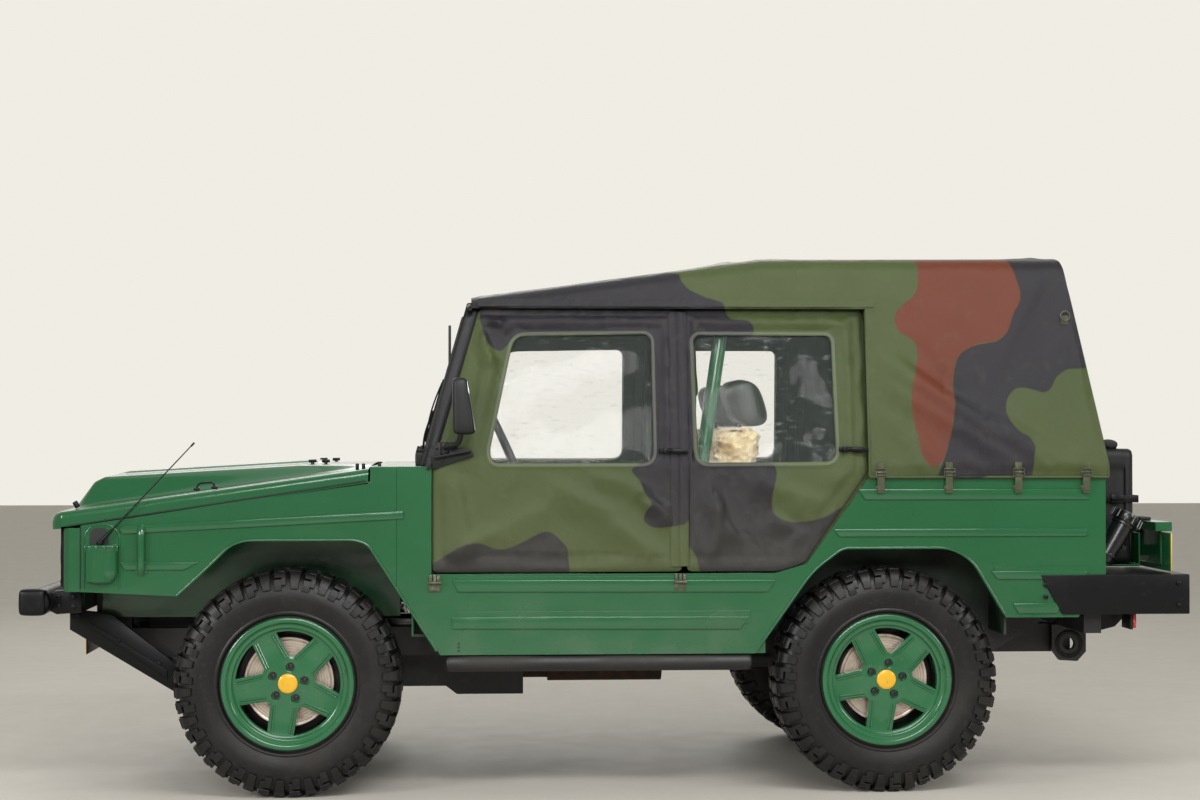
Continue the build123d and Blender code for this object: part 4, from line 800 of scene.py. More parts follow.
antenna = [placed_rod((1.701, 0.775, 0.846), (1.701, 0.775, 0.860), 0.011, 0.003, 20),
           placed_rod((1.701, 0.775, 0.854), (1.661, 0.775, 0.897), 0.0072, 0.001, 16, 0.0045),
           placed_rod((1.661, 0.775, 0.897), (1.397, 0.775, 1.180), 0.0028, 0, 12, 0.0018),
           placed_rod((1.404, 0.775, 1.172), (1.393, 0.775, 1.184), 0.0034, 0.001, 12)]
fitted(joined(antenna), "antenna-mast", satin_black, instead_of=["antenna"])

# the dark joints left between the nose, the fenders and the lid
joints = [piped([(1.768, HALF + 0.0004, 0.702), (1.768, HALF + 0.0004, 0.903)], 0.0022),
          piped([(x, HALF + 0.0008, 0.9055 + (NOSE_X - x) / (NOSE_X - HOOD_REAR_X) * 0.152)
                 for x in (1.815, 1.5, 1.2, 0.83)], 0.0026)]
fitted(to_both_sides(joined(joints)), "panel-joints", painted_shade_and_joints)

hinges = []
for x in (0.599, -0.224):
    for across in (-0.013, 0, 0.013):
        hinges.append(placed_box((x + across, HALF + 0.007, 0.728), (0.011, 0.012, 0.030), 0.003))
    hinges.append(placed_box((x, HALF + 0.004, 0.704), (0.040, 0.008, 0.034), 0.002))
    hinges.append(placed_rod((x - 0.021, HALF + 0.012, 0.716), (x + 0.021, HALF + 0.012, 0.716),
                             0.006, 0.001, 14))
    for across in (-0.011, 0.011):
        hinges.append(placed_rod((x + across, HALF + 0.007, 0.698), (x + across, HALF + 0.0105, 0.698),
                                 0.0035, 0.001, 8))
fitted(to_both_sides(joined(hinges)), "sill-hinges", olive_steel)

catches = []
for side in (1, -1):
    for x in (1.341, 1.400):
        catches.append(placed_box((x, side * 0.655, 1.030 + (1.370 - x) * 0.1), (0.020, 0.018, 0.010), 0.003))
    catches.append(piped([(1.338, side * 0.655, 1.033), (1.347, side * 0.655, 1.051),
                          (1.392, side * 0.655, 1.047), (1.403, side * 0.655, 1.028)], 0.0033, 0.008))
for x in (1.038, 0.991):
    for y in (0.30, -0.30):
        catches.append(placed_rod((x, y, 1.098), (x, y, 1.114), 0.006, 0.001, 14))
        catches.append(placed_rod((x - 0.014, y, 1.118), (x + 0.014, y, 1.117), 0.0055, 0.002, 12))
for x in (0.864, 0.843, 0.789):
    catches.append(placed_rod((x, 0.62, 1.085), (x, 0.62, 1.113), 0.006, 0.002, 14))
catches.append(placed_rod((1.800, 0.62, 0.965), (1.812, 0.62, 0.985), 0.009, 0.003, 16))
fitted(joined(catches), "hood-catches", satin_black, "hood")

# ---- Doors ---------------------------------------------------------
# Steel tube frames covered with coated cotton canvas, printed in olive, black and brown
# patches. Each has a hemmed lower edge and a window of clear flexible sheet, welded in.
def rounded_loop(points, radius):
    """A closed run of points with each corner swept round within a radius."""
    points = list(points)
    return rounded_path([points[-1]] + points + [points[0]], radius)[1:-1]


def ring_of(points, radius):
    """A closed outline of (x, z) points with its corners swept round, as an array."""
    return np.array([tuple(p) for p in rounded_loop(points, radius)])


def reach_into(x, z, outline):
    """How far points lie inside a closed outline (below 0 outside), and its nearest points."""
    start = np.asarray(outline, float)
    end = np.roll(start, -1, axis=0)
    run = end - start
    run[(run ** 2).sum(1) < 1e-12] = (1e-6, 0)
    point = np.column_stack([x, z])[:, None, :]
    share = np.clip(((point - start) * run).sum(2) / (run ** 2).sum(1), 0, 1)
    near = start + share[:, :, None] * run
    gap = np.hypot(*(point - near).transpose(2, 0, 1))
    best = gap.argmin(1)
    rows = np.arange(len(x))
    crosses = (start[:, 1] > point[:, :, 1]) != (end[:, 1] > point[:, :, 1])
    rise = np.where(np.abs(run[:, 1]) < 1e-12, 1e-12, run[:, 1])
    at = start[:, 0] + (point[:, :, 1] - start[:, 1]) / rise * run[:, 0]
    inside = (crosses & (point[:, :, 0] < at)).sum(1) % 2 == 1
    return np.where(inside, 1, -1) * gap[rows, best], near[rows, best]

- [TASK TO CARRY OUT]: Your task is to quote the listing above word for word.

- [SOLUTION]:
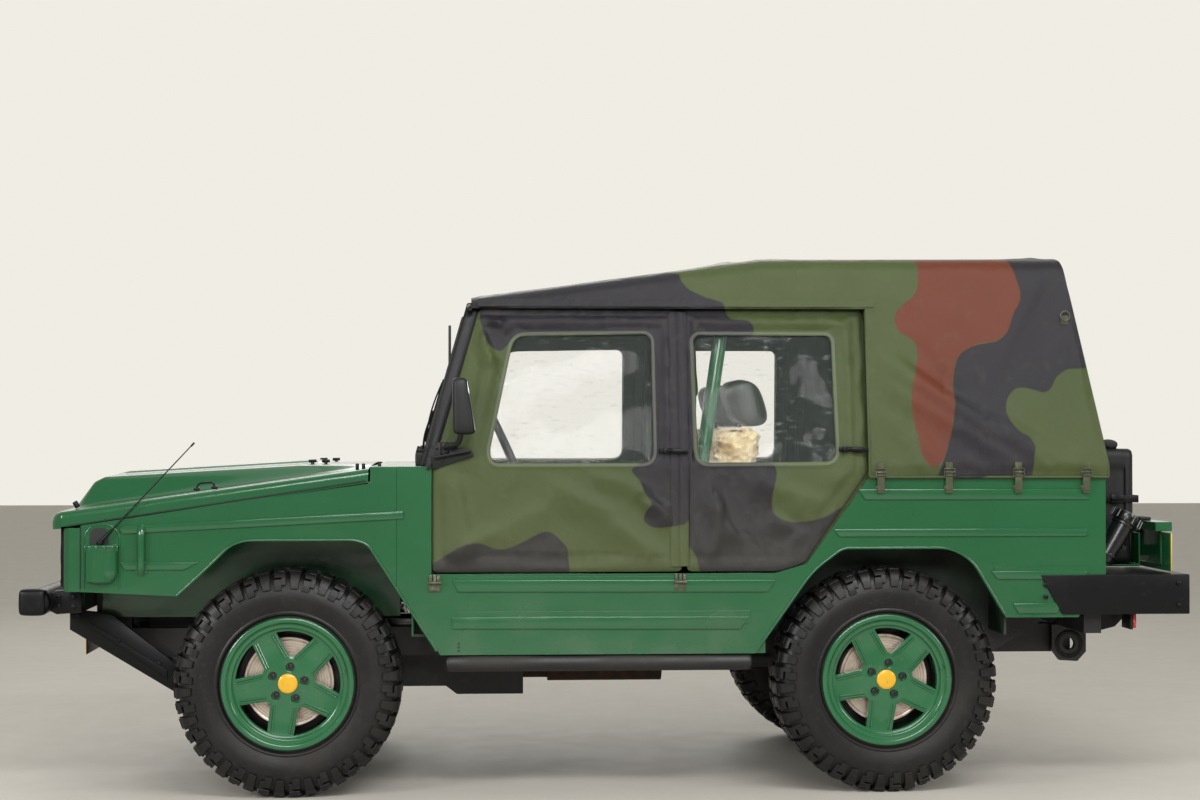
Continue the build123d and Blender code for this object: part 4, from line 800 of scene.py. More parts follow.
antenna = [placed_rod((1.701, 0.775, 0.846), (1.701, 0.775, 0.860), 0.011, 0.003, 20),
           placed_rod((1.701, 0.775, 0.854), (1.661, 0.775, 0.897), 0.0072, 0.001, 16, 0.0045),
           placed_rod((1.661, 0.775, 0.897), (1.397, 0.775, 1.180), 0.0028, 0, 12, 0.0018),
           placed_rod((1.404, 0.775, 1.172), (1.393, 0.775, 1.184), 0.0034, 0.001, 12)]
fitted(joined(antenna), "antenna-mast", satin_black, instead_of=["antenna"])

# the dark joints left between the nose, the fenders and the lid
joints = [piped([(1.768, HALF + 0.0004, 0.702), (1.768, HALF + 0.0004, 0.903)], 0.0022),
          piped([(x, HALF + 0.0008, 0.9055 + (NOSE_X - x) / (NOSE_X - HOOD_REAR_X) * 0.152)
                 for x in (1.815, 1.5, 1.2, 0.83)], 0.0026)]
fitted(to_both_sides(joined(joints)), "panel-joints", painted_shade_and_joints)

hinges = []
for x in (0.599, -0.224):
    for across in (-0.013, 0, 0.013):
        hinges.append(placed_box((x + across, HALF + 0.007, 0.728), (0.011, 0.012, 0.030), 0.003))
    hinges.append(placed_box((x, HALF + 0.004, 0.704), (0.040, 0.008, 0.034), 0.002))
    hinges.append(placed_rod((x - 0.021, HALF + 0.012, 0.716), (x + 0.021, HALF + 0.012, 0.716),
                             0.006, 0.001, 14))
    for across in (-0.011, 0.011):
        hinges.append(placed_rod((x + across, HALF + 0.007, 0.698), (x + across, HALF + 0.0105, 0.698),
                                 0.0035, 0.001, 8))
fitted(to_both_sides(joined(hinges)), "sill-hinges", olive_steel)

catches = []
for side in (1, -1):
    for x in (1.341, 1.400):
        catches.append(placed_box((x, side * 0.655, 1.030 + (1.370 - x) * 0.1), (0.020, 0.018, 0.010), 0.003))
    catches.append(piped([(1.338, side * 0.655, 1.033), (1.347, side * 0.655, 1.051),
                          (1.392, side * 0.655, 1.047), (1.403, side * 0.655, 1.028)], 0.0033, 0.008))
for x in (1.038, 0.991):
    for y in (0.30, -0.30):
        catches.append(placed_rod((x, y, 1.098), (x, y, 1.114), 0.006, 0.001, 14))
        catches.append(placed_rod((x - 0.014, y, 1.118), (x + 0.014, y, 1.117), 0.0055, 0.002, 12))
for x in (0.864, 0.843, 0.789):
    catches.append(placed_rod((x, 0.62, 1.085), (x, 0.62, 1.113), 0.006, 0.002, 14))
catches.append(placed_rod((1.800, 0.62, 0.965), (1.812, 0.62, 0.985), 0.009, 0.003, 16))
fitted(joined(catches), "hood-catches", satin_black, "hood")

# ---- Doors ---------------------------------------------------------
# Steel tube frames covered with coated cotton canvas, printed in olive, black and brown
# patches. Each has a hemmed lower edge and a window of clear flexible sheet, welded in.
def rounded_loop(points, radius):
    """A closed run of points with each corner swept round within a radius."""
    points = list(points)
    return rounded_path([points[-1]] + points + [points[0]], radius)[1:-1]


def ring_of(points, radius):
    """A closed outline of (x, z) points with its corners swept round, as an array."""
    return np.array([tuple(p) for p in rounded_loop(points, radius)])


def reach_into(x, z, outline):
    """How far points lie inside a closed outline (below 0 outside), and its nearest points."""
    start = np.asarray(outline, float)
    end = np.roll(start, -1, axis=0)
    run = end - start
    run[(run ** 2).sum(1) < 1e-12] = (1e-6, 0)
    point = np.column_stack([x, z])[:, None, :]
    share = np.clip(((point - start) * run).sum(2) / (run ** 2).sum(1), 0, 1)
    near = start + share[:, :, None] * run
    gap = np.hypot(*(point - near).transpose(2, 0, 1))
    best = gap.argmin(1)
    rows = np.arange(len(x))
    crosses = (start[:, 1] > point[:, :, 1]) != (end[:, 1] > point[:, :, 1])
    rise = np.where(np.abs(run[:, 1]) < 1e-12, 1e-12, run[:, 1])
    at = start[:, 0] + (point[:, :, 1] - start[:, 1]) / rise * run[:, 0]
    inside = (crosses & (point[:, :, 0] < at)).sum(1) % 2 == 1
    return np.where(inside, 1, -1) * gap[rows, best], near[rows, best]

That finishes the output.